Wilson’s liquidity warning is the most actionable element for traders: with the Reserve Management Program down roughly 75% from its peak and Treasury buybacks cut by half, the balance sheet tailwind that supported equities through much of the cycle is fading fast. Accelerating lending growth compounds the problem by absorbing capital from the real economy simultaneously, creating a pincer effect on market liquidity that Wilson sees persisting into July. The bear-flattening of the yield curve and dollar strength seen after last week’s FOMC are consistent with his framework, and he reads precious metals selling off as a further confirmation that Warsh’s credibility trade is working. Equity bulls will take comfort from his longer-term constructive view, but the near-term message is clear: the earnings-led bull market’s next leg higher has to wait for the current liquidity headwind to clear.
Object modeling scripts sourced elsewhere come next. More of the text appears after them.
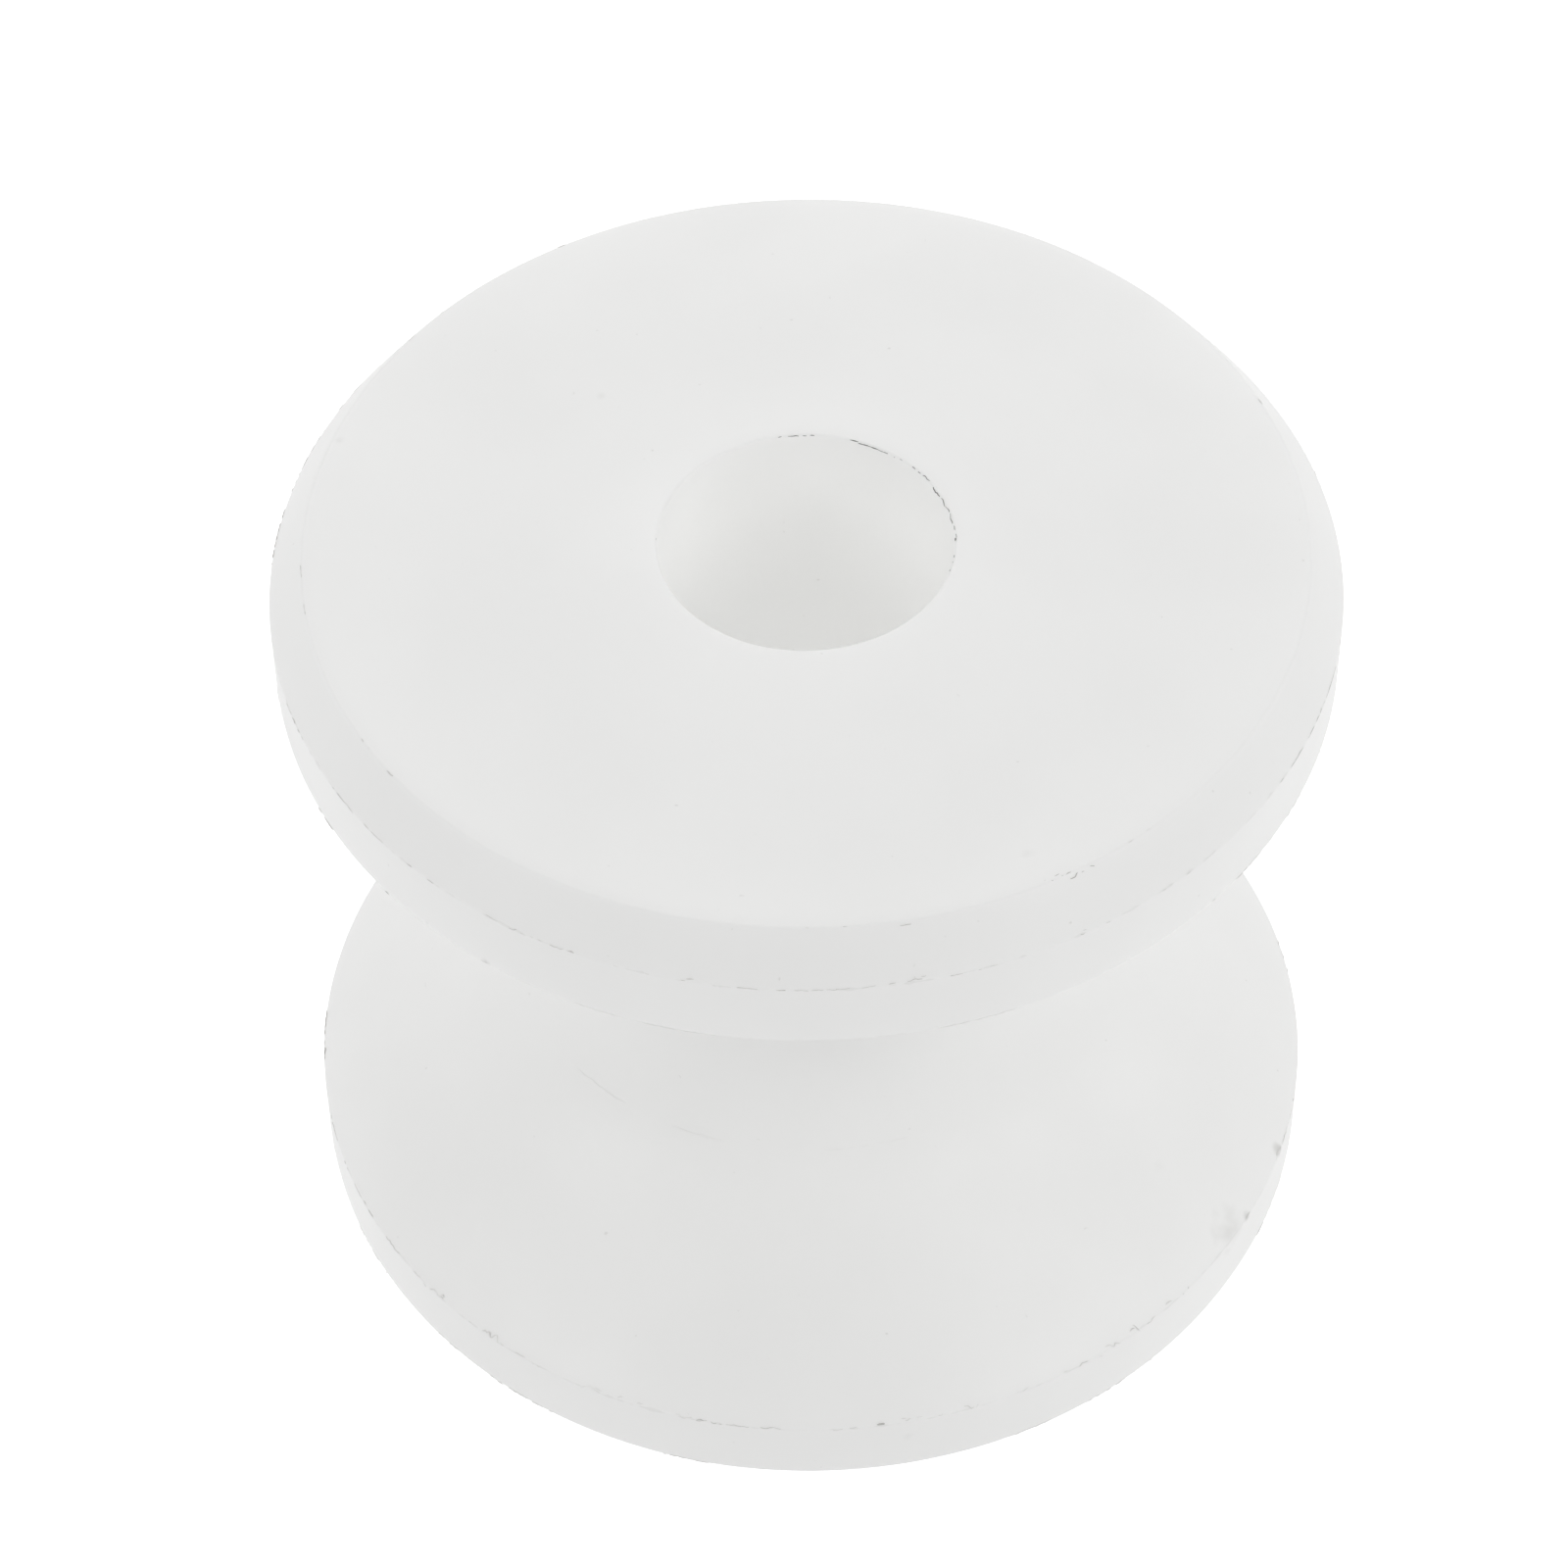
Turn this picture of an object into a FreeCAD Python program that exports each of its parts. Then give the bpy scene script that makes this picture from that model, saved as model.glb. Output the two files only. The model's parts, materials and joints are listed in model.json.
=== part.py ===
import FreeCAD, Part
import math
import os
import Sketcher

# Anchor roller wheel, turned in one piece from white nylon bar.
# It turns on an axle pin between the cheeks of a bow roller, and the anchor rode runs in its groove.
# Frame: the bore runs along Z, the origin is on the bore's axis at mid length, and the wheel stands on
# its lower end face. Lengths are in millimetres.

# Each driving size once: its name, its value and what it measures.
driving_sizes = (
    ("rim_diameter", 60.0, "across the lands of both flanges"),
    ("overall_length", 50.0, "from end face to end face"),
    ("bore_diameter", 16.5, "plain through bore for the axle pin"),
    ("chamfer_radial", 2.0, "rim chamfer, measured on the end face"),
    ("chamfer_axial", 2.75, "rim chamfer, measured along the axis"),
    ("land_width", 4.2, "cylindrical band left on each flange's rim"),
    ("waist_diameter", 32.0, "at the bottom of the groove"),
    ("root_radius", 12.0, "of the arc at the bottom of the groove"),
)


def make_sheet(doc):
    """The sheet of driving sizes, one row to a size, that every sketch reads."""
    sheet = doc.addObject("Spreadsheet::Sheet", "sizes")
    for row, (name, value, note) in enumerate(driving_sizes, start=1):
        sheet.set(f"A{row}", name)
        sheet.set(f"B{row}", str(value))
        sheet.setAlias(f"B{row}", name)
        sheet.set(f"C{row}", note)
    doc.recompute()
    return sheet


def sketch_on(body, plane_role, name):
    """A new sketch of the body on one of its own origin planes."""
    planes = [item for item in body.Origin.OriginFeatures if item.Role == plane_role]
    sketch = body.newObject("Sketcher::SketchObject", name)
    sketch.AttachmentSupport = (planes[0], [""])
    sketch.MapMode = "FlatFace"
    return sketch


def add_dimension(sketch, name, formula, kind, *where):
    """A named dimension whose value is a formula on the sheet."""
    index = sketch.addConstraint(Sketcher.Constraint(kind, *where))
    sketch.renameConstraint(index, name)
    sketch.setExpression(f"Constraints.{name}", formula)


def draw_section(sketch, sheet):
    """The wheel's half section, right of the axis and symmetric about mid length.

    It goes round from the axis: end face, chamfer, land, flank, root arc, and back by the mirrored flank,
    land, chamfer and end face. The flanks are tangent to the root arc, so the rode meets no edge.
    """
    end_z = sheet.overall_length / 2
    rim_r = sheet.rim_diameter / 2
    face_r = rim_r - sheet.chamfer_radial
    rim_edge_z = end_z - sheet.chamfer_axial
    mouth_z = rim_edge_z - sheet.land_width
    root_r = sheet.root_radius
    root_centre_r = sheet.waist_diameter / 2 + root_r

    # The flank's angle to the axis, from the tangent that runs from the groove's mouth to the root arc.
    centre_to_mouth = math.hypot(rim_r - root_centre_r, mouth_z)
    flank_angle = math.atan2(rim_r - root_centre_r, mouth_z) + math.asin(root_r / centre_to_mouth)
    tangent_r = root_centre_r - root_r * math.cos(flank_angle)
    tangent_z = root_r * math.sin(flank_angle)

    upper = [(0, end_z), (face_r, end_z), (rim_r, rim_edge_z), (rim_r, mouth_z), (tangent_r, tangent_z)]
    lower = [(r, -z) for r, z in reversed(upper)]

    def line(start, end):
        return Part.LineSegment(FreeCAD.Vector(*start, 0), FreeCAD.Vector(*end, 0))

    root_circle = Part.Circle(FreeCAD.Vector(root_centre_r, 0, 0), FreeCAD.Vector(0, 0, 1), root_r)
    root_arc = Part.ArcOfCircle(root_circle, math.pi - flank_angle, math.pi + flank_angle)
    upper_lines = [line(start, end) for start, end in zip(upper, upper[1:])]
    lower_lines = [line(start, end) for start, end in zip(lower, lower[1:])]
    sketch.addGeometry([*upper_lines, root_arc, *lower_lines, line(lower[-1], upper[0])], False)

    upper_face, upper_chamfer, upper_land, upper_flank, root = range(5)
    lower_flank, lower_land, lower_chamfer, lower_face, axis_line = range(5, 10)
    start, end, centre = 1, 2, 3
    horizontal_axis, vertical_axis, origin = -1, -2, (-1, 1)

    straight_run = [upper_face, upper_chamfer, upper_land, upper_flank]
    straight_return = [lower_flank, lower_land, lower_chamfer, lower_face, axis_line, upper_face]
    for run in (straight_run, straight_return):
        for first, second in zip(run, run[1:]):
            sketch.addConstraint(Sketcher.Constraint("Coincident", first, end, second, start))
    sketch.addConstraint(Sketcher.Constraint("Tangent", upper_flank, end, root, start))
    sketch.addConstraint(Sketcher.Constraint("Tangent", root, end, lower_flank, start))

    sketch.addConstraint(Sketcher.Constraint("Horizontal", upper_face))
    sketch.addConstraint(Sketcher.Constraint("Horizontal", lower_face))
    sketch.addConstraint(Sketcher.Constraint("Vertical", upper_land))
    sketch.addConstraint(Sketcher.Constraint("PointOnObject", axis_line, start, vertical_axis))
    sketch.addConstraint(Sketcher.Constraint("PointOnObject", axis_line, end, vertical_axis))
    sketch.addConstraint(Sketcher.Constraint("PointOnObject", root, centre, horizontal_axis))
    mirrored_pairs = (
        (upper_face, end, lower_face, start),
        (upper_chamfer, end, lower_chamfer, start),
        (upper_land, end, lower_land, start),
    )
    for pair in mirrored_pairs:
        sketch.addConstraint(Sketcher.Constraint("Symmetric", *pair, horizontal_axis))

    add_dimension(sketch, "overall_length", "sizes.overall_length",
                  "DistanceY", lower_face, start, upper_face, end, 2 * end_z)
    add_dimension(sketch, "rim_radius", "sizes.rim_diameter / 2",
                  "DistanceX", *origin, upper_chamfer, end, rim_r)
    add_dimension(sketch, "chamfer_radial", "sizes.chamfer_radial",
                  "DistanceX", upper_face, end, upper_chamfer, end, rim_r - face_r)
    add_dimension(sketch, "chamfer_axial", "sizes.chamfer_axial",
                  "DistanceY", upper_chamfer, end, upper_face, end, end_z - rim_edge_z)
    add_dimension(sketch, "land_width", "sizes.land_width",
                  "DistanceY", upper_land, end, upper_land, start, rim_edge_z - mouth_z)
    add_dimension(sketch, "root_radius", "sizes.root_radius",
                  "Radius", root, root_r)
    add_dimension(sketch, "root_centre", "sizes.waist_diameter / 2 + sizes.root_radius",
                  "DistanceX", *origin, root, centre, root_centre_r)


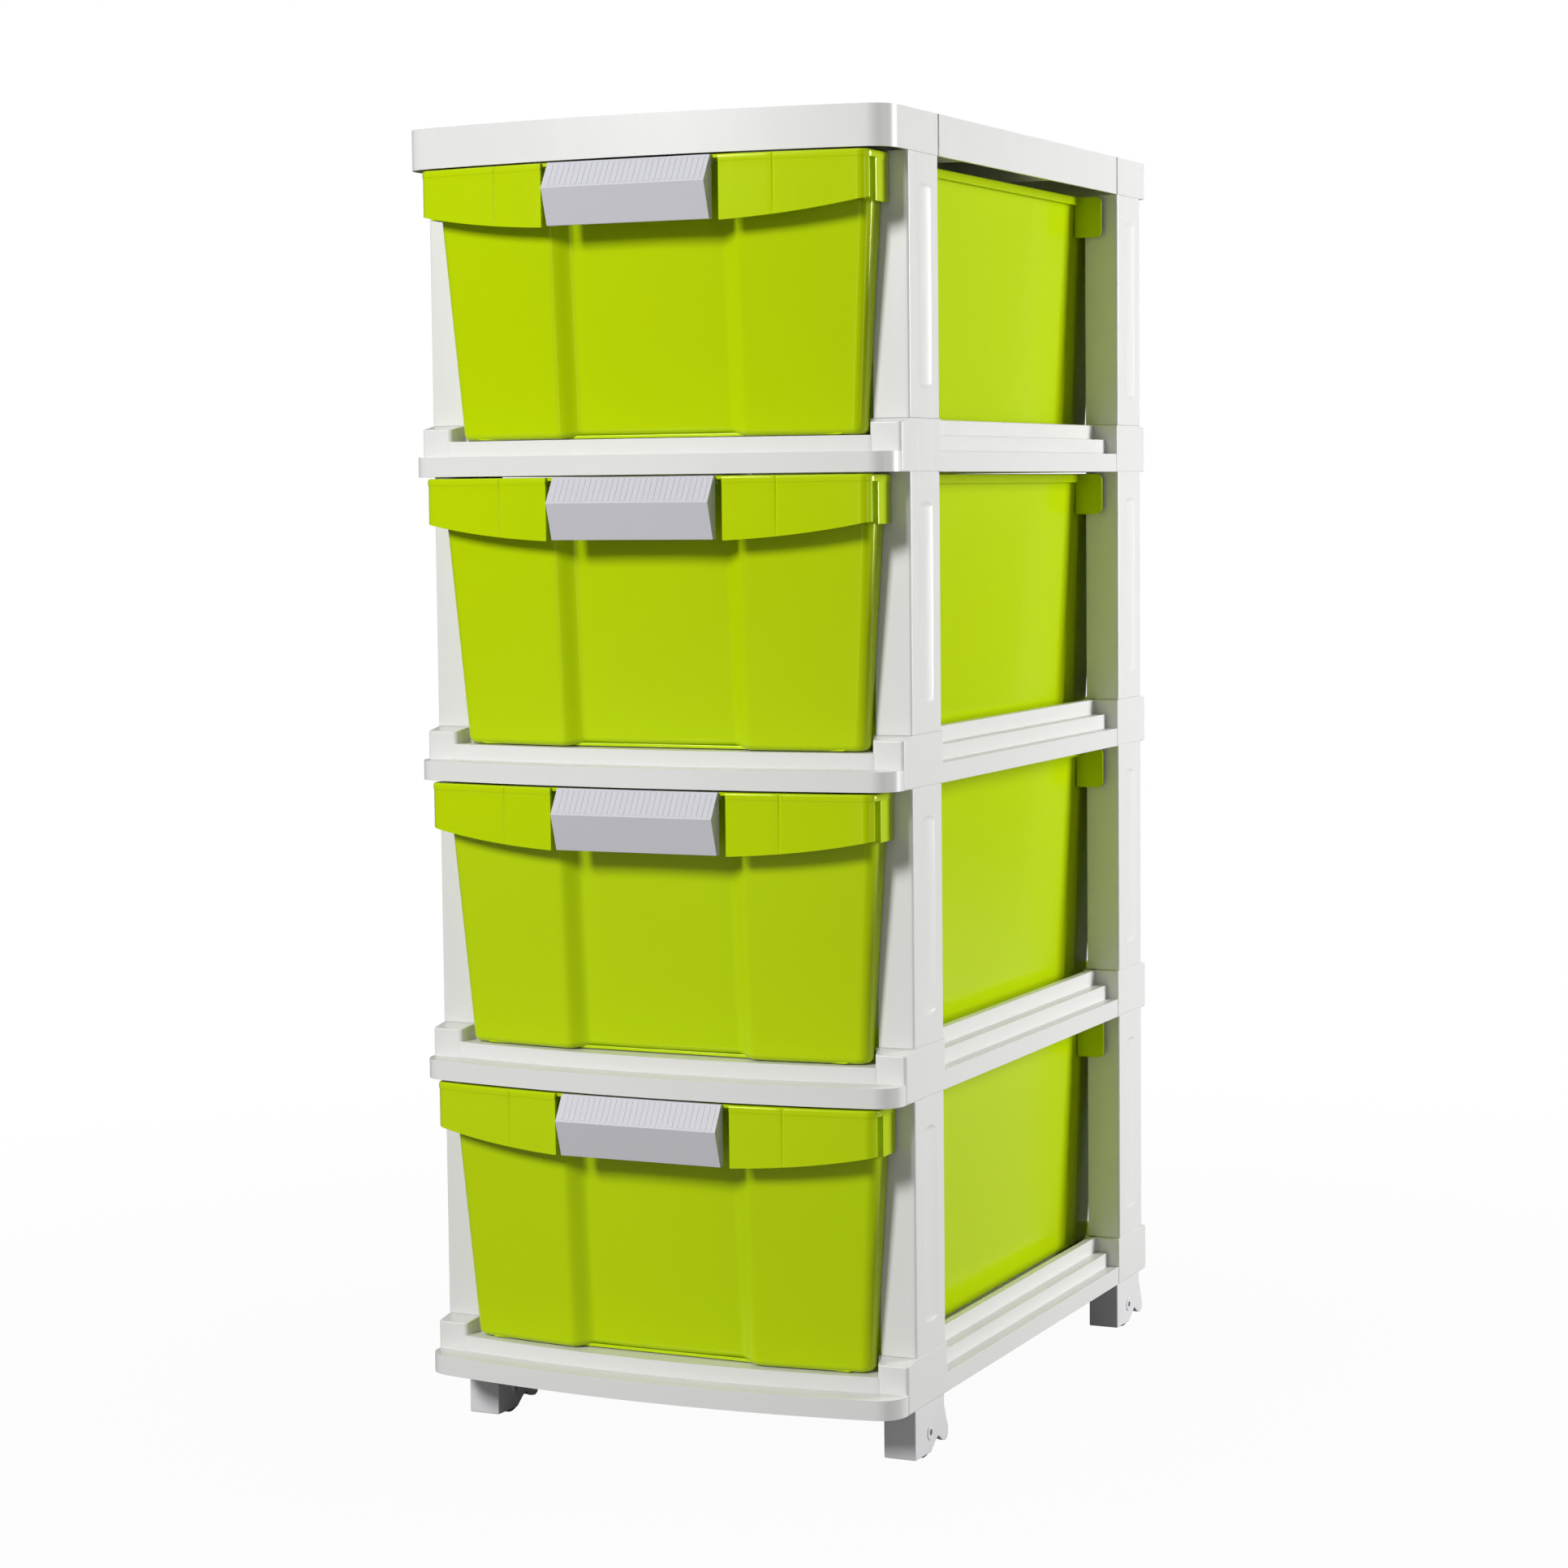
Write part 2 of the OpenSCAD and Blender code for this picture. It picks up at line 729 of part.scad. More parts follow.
module caster_hood() {
    well_w = wheel_w + 2 * wheel_gap;
    color(white)
    difference() {
        translate([-hood_w / 2, 0, 0])
            rotate([90, 0, 90])
                linear_extrude(hood_w) hood_side();
        translate([-well_w / 2, trail, wheel_r])
            rotate([0, 90, 0])
                cylinder(r = well_r, h = well_w);
        translate([-well_w / 2, trail - well_r, -past])
            cube([well_w, 2 * well_r, wheel_r + past]);
        translate([-well_w / 2, hood_t - hood_front, -past])
            cube([well_w, trail - well_r - hood_t + hood_front + past, wheel_r + past]);
        translate([-well_w / 2, trail + well_r - past, -past])
            cube([well_w, hood_rear - well_r - hood_t, hood_top * 0.6]);
        translate([-hood_w / 2 - past, trail, wheel_r])
            rotate([0, 90, 0])
                cylinder(r = axle_r, h = hood_w + 2 * past);
        cylinder(r = stem_r + run_gap, h = hood_top + past);
    }
}

module caster_axle() {
    color(steel)
    translate([-hood_w / 2, trail, wheel_r])
        rotate([0, 90, 0])
            cylinder(r = axle_r, h = hood_w);
}

module caster_wheel() {
    color(rubber)
    translate([0, trail, wheel_r])
        rotate([0, 90, 0])
            difference() {
                rotate_extrude($fn = 96)
                    polygon([
                        [axle_r + run_gap, -wheel_w / 2],
                        [wheel_r * 0.36, -wheel_w / 2],
                        [wheel_r * 0.4, dish_depth - wheel_w / 2],
                        [wheel_r * 0.74, dish_depth - wheel_w / 2],
                        [wheel_r * 0.78, -wheel_w / 2],
                        [wheel_r - 1.5, -wheel_w / 2],
                        [wheel_r, 1.5 - wheel_w / 2],
                        [wheel_r, wheel_w / 2 - 1.5],
                        [wheel_r - 1.5, wheel_w / 2],
                        [wheel_r * 0.78, wheel_w / 2],
                        [wheel_r * 0.74, wheel_w / 2 - dish_depth],
                        [wheel_r * 0.4, wheel_w / 2 - dish_depth],
                        [wheel_r * 0.36, wheel_w / 2],
                        [axle_r + run_gap, wheel_w / 2]
                    ]);
            }
}

module caster_stem() {
    stem_foot = wheel_r + sqrt(pow(well_r, 2) - pow(trail - stem_r, 2));
    color(steel) {
        translate([0, 0, stem_foot])
            cylinder(r = stem_r, h = caster_h + stem_len - stem_foot);
        translate([0, 0, caster_h - flange_t])
            cylinder(r = flange_r, h = flange_t);
    }
}

// ---- Assembly ----

in_tower(tier_z(4)) top_board();
in_tower(tier_z(0)) base_frame();
for (i = [1:3])
    in_tower(tier_z(i)) shelf_frame();
for (i = TIERS, c = CORNERS)
    in_tower(tier_z(i) + frame_h) at_corner(c) post();
for (i = TIERS) {
    in_tower(tier_z(i) + drawer_foot) drawer();
    in_tower(tier_z(i) + drawer_foot) handle();
}
for (c = CORNERS) {
    in_tower(0) at_stem(c) caster_hood();
    in_tower(0) at_stem(c) caster_axle();
    in_tower(0) at_stem(c) caster_wheel();
    in_tower(0) at_stem(c) caster_stem();
}
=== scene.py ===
import math

import bmesh
import bpy
from mathutils import Matrix, Vector


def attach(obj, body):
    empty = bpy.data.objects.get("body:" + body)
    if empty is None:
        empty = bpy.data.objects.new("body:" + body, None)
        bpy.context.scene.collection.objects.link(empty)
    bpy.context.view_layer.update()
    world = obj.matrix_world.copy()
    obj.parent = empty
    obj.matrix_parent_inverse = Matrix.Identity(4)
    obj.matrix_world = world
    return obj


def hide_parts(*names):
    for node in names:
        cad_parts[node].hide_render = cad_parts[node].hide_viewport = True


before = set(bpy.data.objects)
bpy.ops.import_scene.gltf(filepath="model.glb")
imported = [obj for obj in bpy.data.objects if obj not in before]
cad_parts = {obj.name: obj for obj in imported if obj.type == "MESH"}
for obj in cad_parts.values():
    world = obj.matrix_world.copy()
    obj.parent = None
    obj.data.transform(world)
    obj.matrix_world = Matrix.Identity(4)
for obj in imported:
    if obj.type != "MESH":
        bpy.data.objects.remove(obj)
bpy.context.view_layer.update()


# ---------------------------------------------------------------------------
# Camera. A long lens stands to the right of the tower's front, a little above
# its middle, and looks down on it slightly.
swing, tilt, roll = math.radians(24.55), math.radians(4.735), math.radians(-0.593)
ahead = Vector((-math.sin(swing) * math.cos(tilt), math.cos(swing) * math.cos(tilt), -math.sin(tilt)))
across = Vector((math.cos(swing), math.sin(swing), 0))
downward = ahead.cross(across)
level_x = across * math.cos(roll) - downward * math.sin(roll)
level_y = -(across * math.sin(roll) + downward * math.cos(roll))
lens = bpy.data.cameras.new("tower_lens")
lens.lens = 81.73
lens.sensor_width = 36.0
lens.clip_end = 60.0
camera = bpy.data.objects.new("tower_camera", lens)
bpy.context.scene.collection.objects.link(camera)
eye = (1.1554, -2.5567, 0.7086)
turned = Matrix((level_x, level_y, -ahead)).transposed().to_4x4()
camera.matrix_world = Matrix.Translation(eye) @ turned
bpy.context.scene.camera = camera
bpy.context.scene.view_settings.view_transform = "Standard"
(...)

Morgan Stanley CIO Mike Wilson warns equity markets face choppy, corrective near-term price action as Fed liquidity support fades, while backing Warsh’s inflation-first credibility push.
Summary:
- Morgan Stanley CIO and Chief US Equity Strategist Mike Wilson said last week’s FOMC meeting under Chair Kevin Warsh was a good and necessary first step toward rebuilding Fed credibility, despite stocks weakening and the yield curve bear-flattening in response, according to the firm’s Thoughts on the Market podcast recorded June 22
- Wilson said the S&P 500-to-gold ratio has risen close to 40% since Warsh’s nomination in February, which he characterised as a powerful market vote of confidence in the new chair’s ability to restore policy discipline, per the podcast
- The Morgan Stanley strategist identified liquidity, not rate hikes, as the primary near-term risk for equities, noting the Reserve Management Program is down roughly 75% from its peak and Treasury buybacks have been cut by 50%, per the podcast
- Wilson warned that accelerating lending growth is compounding the liquidity squeeze, as the real economy absorbs more capital simultaneously with the reduction in balance sheet support, according to the podcast
- He said he expects choppy and potentially corrective equity price action into July, with the earnings-led bull market’s next leg higher delayed until the liquidity headwind clears, per the podcast
- Wilson expressed support for Warsh’s move away from excessive forward guidance, arguing markets should react to incoming data rather than trying to anticipate Fed communications, according to the podcast
Morgan Stanley’s chief investment officer Mike Wilson has delivered a cautiously hawkish read on Kevin Warsh’s first Federal Reserve meeting, arguing that the market discomfort it produced was by design and that the more pressing risk for equities in the weeks ahead is a liquidity squeeze rather than the prospect of imminent rate hikes.
Speaking on the firm’s Thoughts on the Market podcast, Wilson said the reaction to last week’s FOMC meeting, in which stocks weakened, the yield curve bear-flattened, the dollar strengthened and precious metals sold off, should be read as a healthy and necessary first step rather than a policy misstep. In his framing, credibility cannot be built without occasionally doing something markets do not immediately welcome, and Warsh’s emphasis on the inflation mandate at the expense of the kind of hand-holding investors have grown accustomed to over the past five years was precisely that kind of signal.
Wilson had backed the Warsh appointment from the moment it was announced in February, arguing at the time that the nomination was the right call if the goal was to restore market confidence in the Fed’s ability to keep inflation disciplined without destabilising the dollar. He pointed to the S&P 500-to-gold ratio, which he said has risen close to 40% since the nomination, as evidence that investors are extending Warsh that benefit of the doubt.
But Wilson’s more immediate concern is liquidity. He noted that the Reserve Management Program is down roughly 75% from its peak, that Treasury buybacks have been reduced by approximately half, and that lending growth is simultaneously accelerating as the real economy draws more heavily on available capital. That combination, he argued, amounts to a tightening of financial conditions that his work suggests could remain a headwind for equities into July.
On the question of Fed communication, Wilson was supportive of Warsh’s apparent move away from extensive forward guidance, a practice he has long argued distorts the signal that market prices are supposed to provide. When investors spend most of their energy trying to anticipate what the Fed will say next rather than reacting to economic data, he contended, the central bank ends up impairing the very market intelligence it should be learning from.
His bottom line on the near-term equity outlook was measured but cautious. He expects markets to test Warsh’s resolve, as they typically do with a new chair, and believes the Fed will tolerate a degree of short-term pain in the service of longer-term credibility. The point at which that calculus shifts, in Wilson’s view, is when stress in funding markets, credit markets or bond volatility forces the Fed’s hand and prompts a loosening of financial conditions. Until that moment arrives, he sees the path for stocks as choppy and potentially corrective, with the next leg of the earnings-led bull market still ahead but not yet within reach.